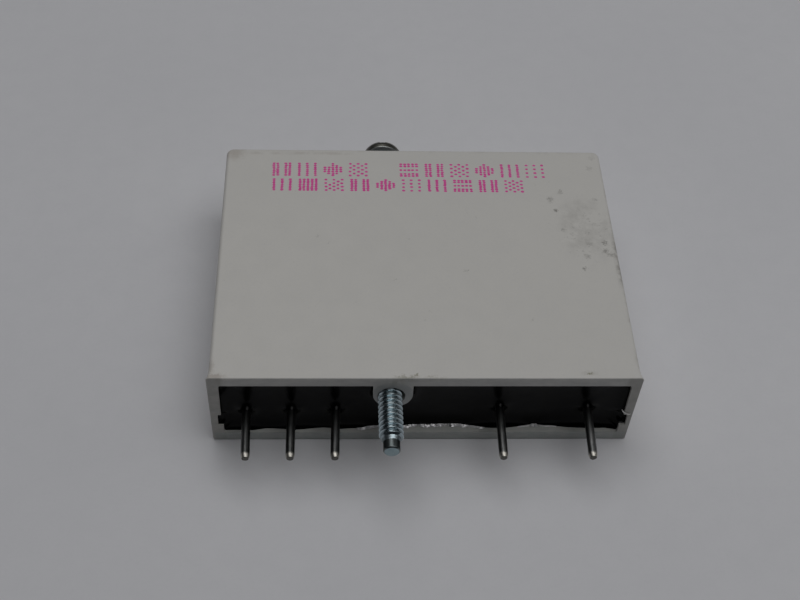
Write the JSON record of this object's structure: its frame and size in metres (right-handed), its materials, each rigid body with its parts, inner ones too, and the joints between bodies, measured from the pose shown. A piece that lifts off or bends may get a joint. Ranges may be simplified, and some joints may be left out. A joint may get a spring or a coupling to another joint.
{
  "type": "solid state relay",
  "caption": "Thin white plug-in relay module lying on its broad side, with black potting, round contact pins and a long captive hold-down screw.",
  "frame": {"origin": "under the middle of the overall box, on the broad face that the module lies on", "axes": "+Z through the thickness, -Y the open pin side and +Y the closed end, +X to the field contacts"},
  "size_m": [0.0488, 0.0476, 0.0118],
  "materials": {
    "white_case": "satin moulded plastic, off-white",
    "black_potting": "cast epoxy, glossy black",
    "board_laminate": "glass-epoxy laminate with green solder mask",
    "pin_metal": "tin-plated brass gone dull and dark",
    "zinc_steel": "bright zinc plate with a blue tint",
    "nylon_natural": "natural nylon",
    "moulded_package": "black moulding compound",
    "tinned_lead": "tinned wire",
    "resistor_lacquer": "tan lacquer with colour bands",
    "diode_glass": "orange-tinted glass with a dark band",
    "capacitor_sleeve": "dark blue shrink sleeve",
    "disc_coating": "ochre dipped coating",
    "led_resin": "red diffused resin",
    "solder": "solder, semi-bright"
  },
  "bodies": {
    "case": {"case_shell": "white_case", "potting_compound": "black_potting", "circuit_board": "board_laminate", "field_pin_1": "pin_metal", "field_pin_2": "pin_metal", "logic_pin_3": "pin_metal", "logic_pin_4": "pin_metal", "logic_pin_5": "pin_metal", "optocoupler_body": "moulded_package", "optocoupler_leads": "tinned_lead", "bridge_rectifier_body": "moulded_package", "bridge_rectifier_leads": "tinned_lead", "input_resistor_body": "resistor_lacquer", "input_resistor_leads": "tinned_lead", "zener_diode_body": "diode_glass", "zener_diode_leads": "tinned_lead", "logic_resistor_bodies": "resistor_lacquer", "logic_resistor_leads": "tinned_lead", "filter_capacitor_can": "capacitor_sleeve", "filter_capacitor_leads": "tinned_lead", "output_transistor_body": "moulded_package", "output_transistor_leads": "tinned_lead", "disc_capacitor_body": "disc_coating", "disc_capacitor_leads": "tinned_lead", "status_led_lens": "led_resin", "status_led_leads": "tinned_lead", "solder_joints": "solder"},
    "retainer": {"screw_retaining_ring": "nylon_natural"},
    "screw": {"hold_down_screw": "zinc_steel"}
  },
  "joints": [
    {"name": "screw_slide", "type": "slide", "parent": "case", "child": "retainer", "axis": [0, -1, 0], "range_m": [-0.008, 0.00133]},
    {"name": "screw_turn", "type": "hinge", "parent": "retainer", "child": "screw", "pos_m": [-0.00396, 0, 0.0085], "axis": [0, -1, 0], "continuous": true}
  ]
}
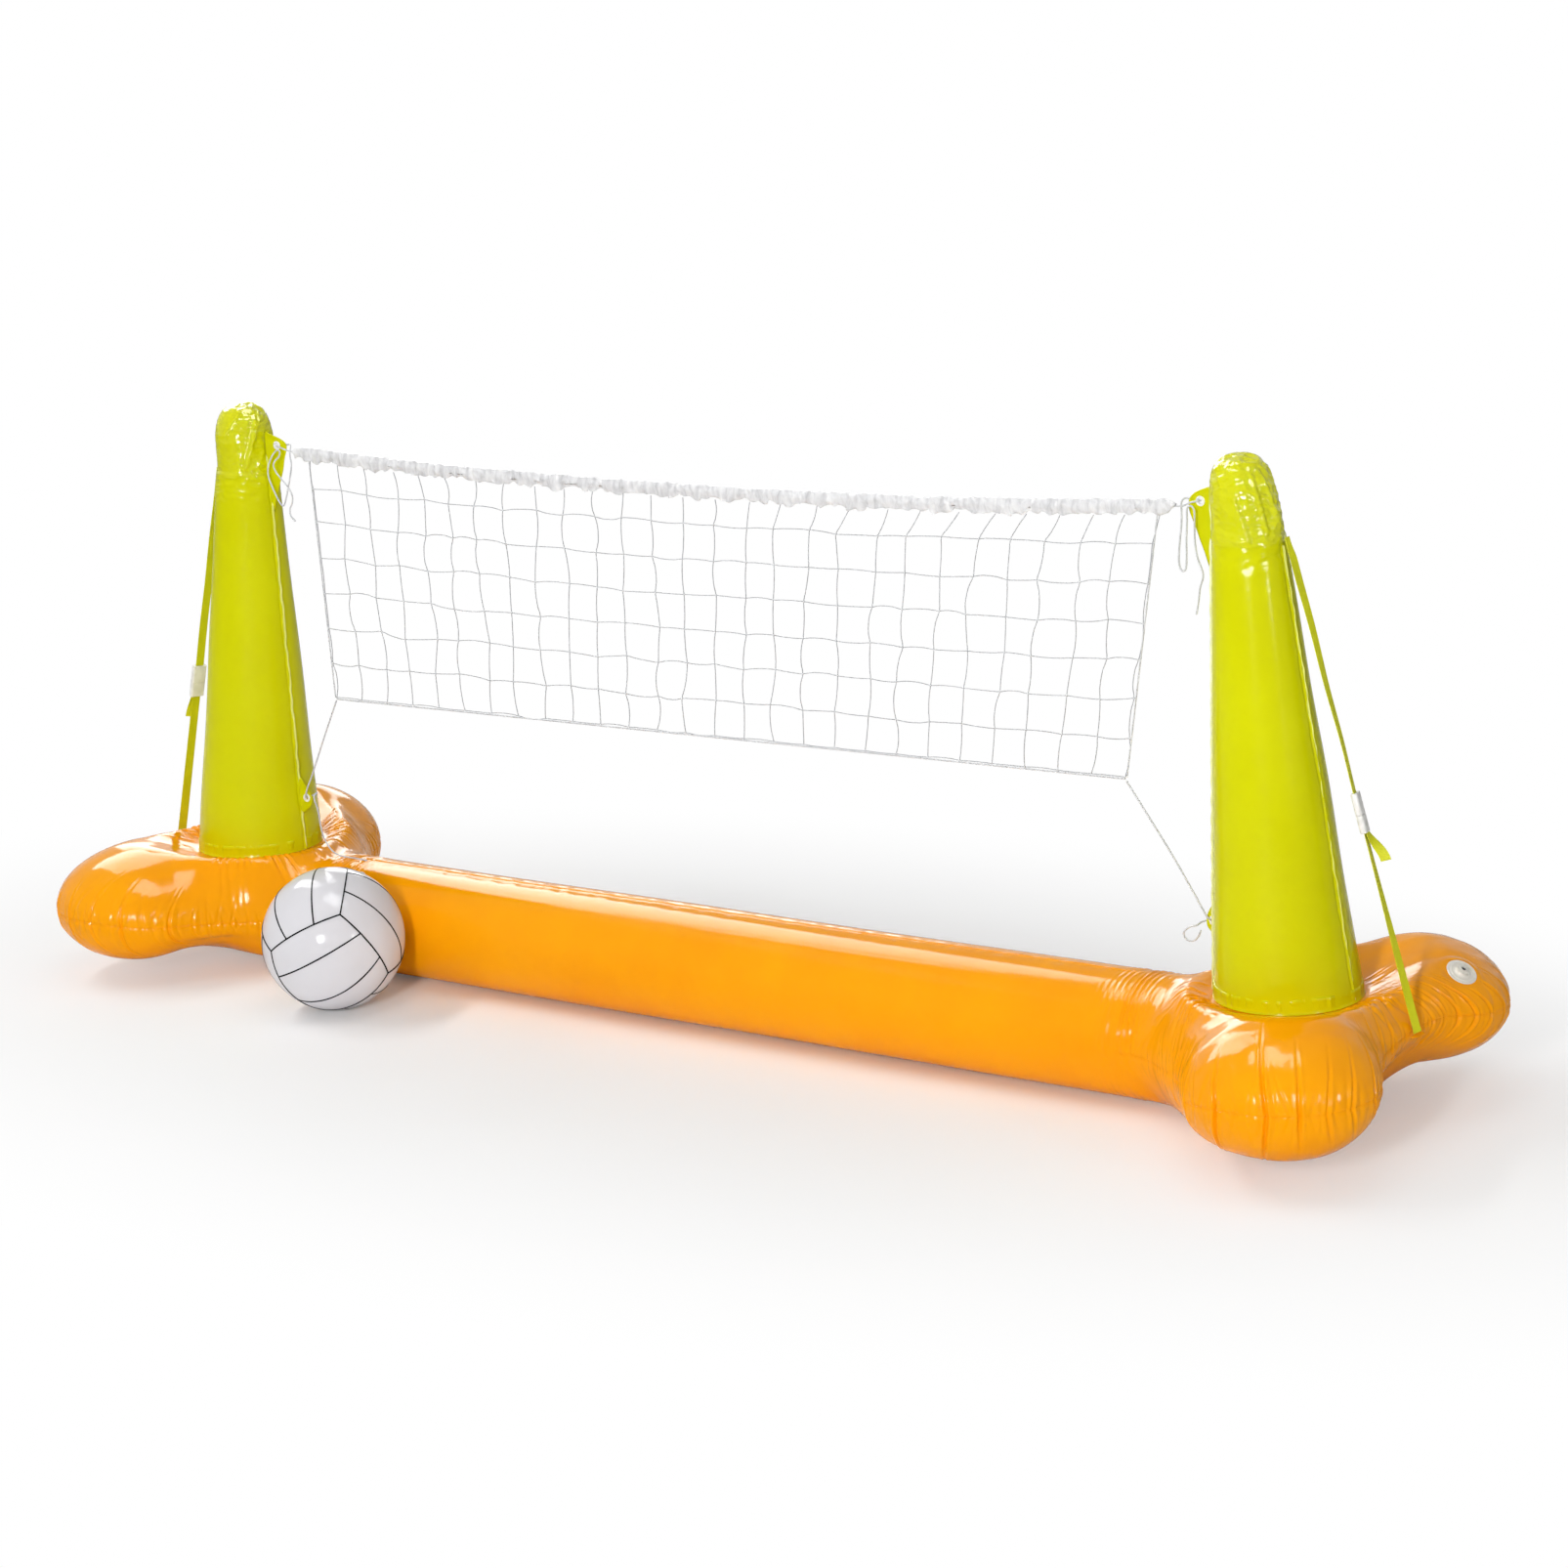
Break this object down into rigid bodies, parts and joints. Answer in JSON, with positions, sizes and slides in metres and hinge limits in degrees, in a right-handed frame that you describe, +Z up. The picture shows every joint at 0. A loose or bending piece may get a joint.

********

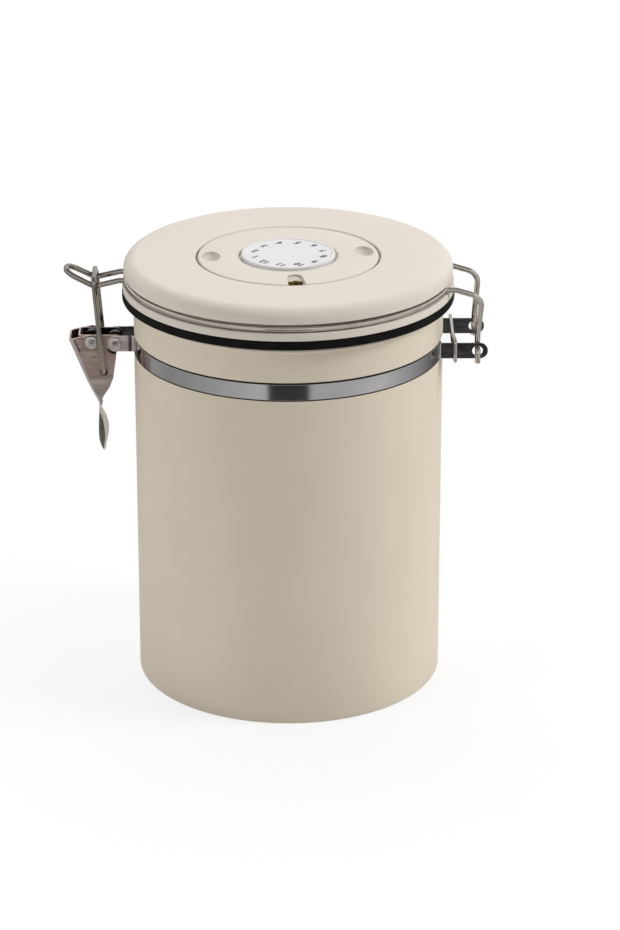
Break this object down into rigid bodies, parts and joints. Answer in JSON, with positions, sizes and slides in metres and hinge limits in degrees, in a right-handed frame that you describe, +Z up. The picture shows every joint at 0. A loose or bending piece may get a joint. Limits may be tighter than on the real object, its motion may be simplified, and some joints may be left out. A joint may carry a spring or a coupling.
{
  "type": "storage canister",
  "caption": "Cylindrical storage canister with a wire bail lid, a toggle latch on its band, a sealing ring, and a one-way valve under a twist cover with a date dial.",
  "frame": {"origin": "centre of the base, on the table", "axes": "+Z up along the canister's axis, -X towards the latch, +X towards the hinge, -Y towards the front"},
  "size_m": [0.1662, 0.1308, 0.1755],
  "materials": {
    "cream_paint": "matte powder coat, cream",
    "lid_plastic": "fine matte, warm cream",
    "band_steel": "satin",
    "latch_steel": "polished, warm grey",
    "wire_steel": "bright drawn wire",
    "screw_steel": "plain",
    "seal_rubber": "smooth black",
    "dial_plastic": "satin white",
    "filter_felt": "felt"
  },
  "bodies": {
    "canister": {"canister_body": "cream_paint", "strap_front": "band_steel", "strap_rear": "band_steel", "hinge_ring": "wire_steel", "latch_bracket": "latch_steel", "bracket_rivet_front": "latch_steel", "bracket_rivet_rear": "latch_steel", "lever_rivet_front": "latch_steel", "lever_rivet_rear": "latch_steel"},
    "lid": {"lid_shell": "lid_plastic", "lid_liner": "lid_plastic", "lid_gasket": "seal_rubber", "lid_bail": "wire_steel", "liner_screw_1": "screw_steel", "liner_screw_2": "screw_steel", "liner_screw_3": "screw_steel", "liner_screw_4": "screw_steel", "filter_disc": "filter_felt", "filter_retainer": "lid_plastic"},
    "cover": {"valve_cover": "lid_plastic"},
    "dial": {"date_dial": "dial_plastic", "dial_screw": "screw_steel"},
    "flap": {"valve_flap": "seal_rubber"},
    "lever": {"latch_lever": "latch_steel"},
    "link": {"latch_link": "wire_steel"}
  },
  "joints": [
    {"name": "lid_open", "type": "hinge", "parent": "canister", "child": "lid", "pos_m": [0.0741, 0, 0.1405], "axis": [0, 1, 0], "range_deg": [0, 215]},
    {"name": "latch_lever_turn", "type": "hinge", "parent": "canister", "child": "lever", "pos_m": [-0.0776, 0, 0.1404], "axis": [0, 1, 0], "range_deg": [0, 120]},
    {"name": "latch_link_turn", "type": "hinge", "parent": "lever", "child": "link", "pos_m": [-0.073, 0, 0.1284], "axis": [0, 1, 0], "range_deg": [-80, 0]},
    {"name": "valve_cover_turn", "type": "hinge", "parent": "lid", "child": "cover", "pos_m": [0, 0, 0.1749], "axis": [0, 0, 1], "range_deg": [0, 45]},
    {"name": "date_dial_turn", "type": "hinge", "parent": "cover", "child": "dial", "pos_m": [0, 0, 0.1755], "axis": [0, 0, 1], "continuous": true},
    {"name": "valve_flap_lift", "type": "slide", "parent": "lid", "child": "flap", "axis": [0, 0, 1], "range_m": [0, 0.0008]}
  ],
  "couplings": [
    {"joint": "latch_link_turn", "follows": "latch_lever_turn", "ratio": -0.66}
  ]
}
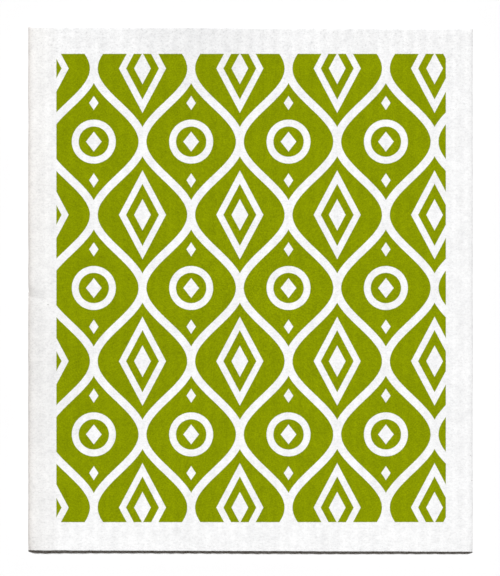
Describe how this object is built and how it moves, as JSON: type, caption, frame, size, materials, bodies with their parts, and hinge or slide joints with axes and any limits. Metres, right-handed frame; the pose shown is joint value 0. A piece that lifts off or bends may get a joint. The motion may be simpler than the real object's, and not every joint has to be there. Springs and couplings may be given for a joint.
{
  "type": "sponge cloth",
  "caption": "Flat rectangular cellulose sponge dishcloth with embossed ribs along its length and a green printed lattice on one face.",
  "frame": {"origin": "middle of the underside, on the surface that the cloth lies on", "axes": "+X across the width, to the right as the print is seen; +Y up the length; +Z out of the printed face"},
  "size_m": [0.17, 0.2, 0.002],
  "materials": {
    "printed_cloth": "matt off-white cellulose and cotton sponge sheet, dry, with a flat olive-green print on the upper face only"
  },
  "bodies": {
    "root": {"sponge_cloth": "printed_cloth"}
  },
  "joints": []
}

********

[Exercise description] Copy every line of the material in which the word "lifts" occurs.

[Answer for the task]
Write the JSON record of this object's structure: its frame and size in metres (right-handed), its materials, each rigid body with its parts, inner ones too, and the joints between bodies, measured from the pose shown. A piece that lifts off or bends may get a joint. Ranges may be simplified, and some joints may be left out. A joint may get a spring or a coupling to another joint.
Describe how this object is built and how it moves, as JSON: type, caption, frame, size, materials, bodies with their parts, and hinge or slide joints with axes and any limits. Metres, right-handed frame; the pose shown is joint value 0. A piece that lifts off or bends may get a joint. The motion may be simpler than the real object's, and not every joint has to be there. Springs and couplings may be given for a joint.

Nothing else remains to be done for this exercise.